START Source data
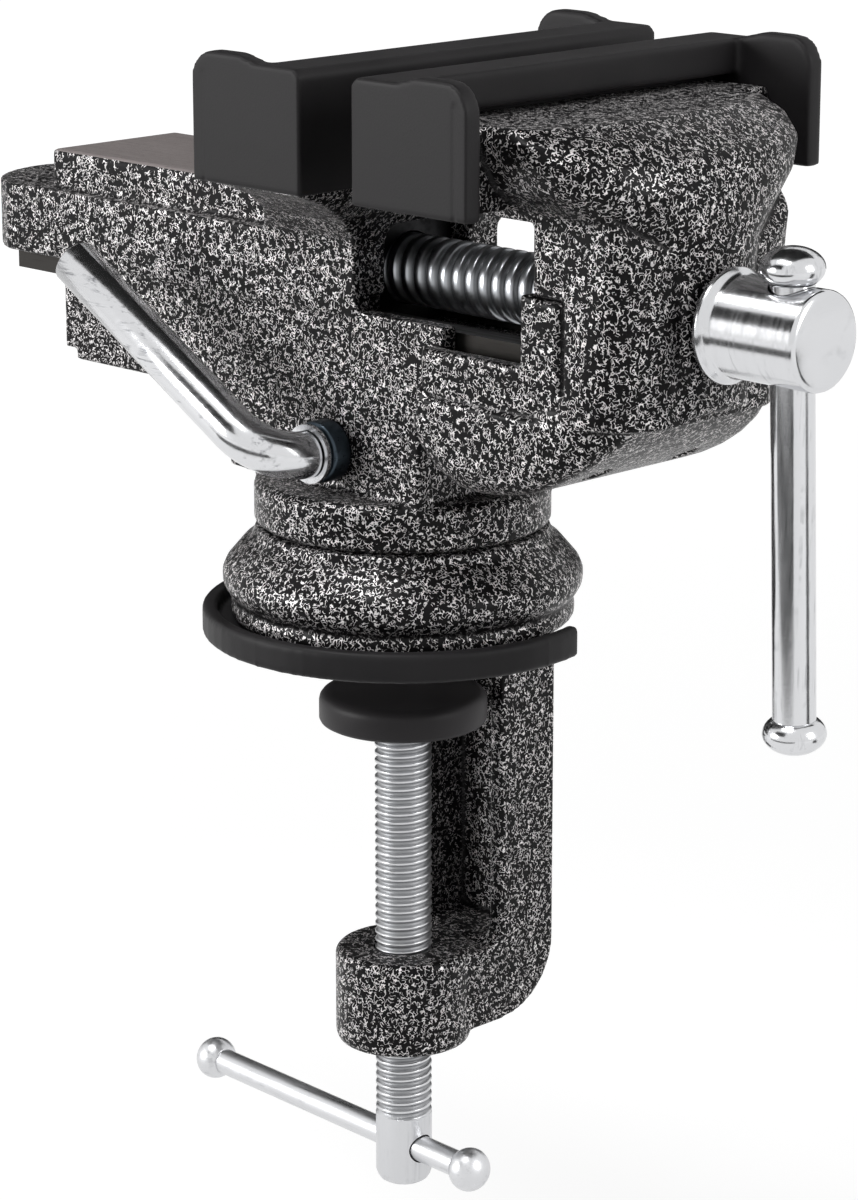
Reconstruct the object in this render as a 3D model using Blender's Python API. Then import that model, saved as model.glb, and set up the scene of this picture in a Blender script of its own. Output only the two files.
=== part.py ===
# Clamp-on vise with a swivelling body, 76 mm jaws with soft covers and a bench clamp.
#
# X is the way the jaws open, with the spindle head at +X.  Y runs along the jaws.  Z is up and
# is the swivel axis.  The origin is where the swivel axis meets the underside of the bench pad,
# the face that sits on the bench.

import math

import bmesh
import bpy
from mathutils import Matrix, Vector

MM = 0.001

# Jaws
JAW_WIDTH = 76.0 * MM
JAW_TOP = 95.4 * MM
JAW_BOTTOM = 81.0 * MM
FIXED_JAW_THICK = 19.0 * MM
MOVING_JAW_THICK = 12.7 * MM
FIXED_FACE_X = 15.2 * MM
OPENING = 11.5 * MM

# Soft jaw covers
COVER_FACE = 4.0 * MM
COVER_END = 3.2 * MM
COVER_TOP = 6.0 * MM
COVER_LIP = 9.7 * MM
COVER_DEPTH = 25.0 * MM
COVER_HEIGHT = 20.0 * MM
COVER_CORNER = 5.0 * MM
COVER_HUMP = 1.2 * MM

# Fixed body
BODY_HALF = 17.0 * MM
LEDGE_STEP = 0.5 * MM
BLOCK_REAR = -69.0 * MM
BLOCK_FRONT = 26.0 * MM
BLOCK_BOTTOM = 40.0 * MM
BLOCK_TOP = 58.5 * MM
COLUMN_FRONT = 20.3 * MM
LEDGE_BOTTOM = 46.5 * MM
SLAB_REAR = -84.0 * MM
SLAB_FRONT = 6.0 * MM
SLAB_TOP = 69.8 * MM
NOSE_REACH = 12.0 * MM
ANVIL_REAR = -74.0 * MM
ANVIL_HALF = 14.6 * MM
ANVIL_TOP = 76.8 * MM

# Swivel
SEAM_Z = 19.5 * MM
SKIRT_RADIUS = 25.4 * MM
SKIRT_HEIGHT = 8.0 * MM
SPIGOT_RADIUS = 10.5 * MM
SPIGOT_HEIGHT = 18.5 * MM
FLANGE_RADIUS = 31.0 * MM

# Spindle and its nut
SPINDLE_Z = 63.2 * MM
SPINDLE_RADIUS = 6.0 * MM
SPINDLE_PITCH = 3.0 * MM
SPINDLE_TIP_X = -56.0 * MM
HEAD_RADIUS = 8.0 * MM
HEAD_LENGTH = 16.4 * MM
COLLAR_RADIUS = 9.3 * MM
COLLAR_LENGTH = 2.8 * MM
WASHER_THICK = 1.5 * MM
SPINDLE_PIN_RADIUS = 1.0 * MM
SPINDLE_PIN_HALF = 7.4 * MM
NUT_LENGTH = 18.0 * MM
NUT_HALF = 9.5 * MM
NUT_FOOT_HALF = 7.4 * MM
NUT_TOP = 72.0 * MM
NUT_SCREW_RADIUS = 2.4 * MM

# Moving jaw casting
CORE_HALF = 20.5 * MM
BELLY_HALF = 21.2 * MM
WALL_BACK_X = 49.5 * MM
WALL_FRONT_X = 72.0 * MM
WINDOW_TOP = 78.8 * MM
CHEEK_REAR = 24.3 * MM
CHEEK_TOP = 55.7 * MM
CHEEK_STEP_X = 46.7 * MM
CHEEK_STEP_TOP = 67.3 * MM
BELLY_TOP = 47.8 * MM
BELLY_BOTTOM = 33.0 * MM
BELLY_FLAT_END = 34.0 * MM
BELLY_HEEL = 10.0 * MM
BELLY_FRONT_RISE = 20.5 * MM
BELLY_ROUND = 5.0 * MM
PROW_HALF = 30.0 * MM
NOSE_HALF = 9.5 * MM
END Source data
What you need to do:
Each line above that includes "import" counts once; state the total and nothing more.

Written reply:
5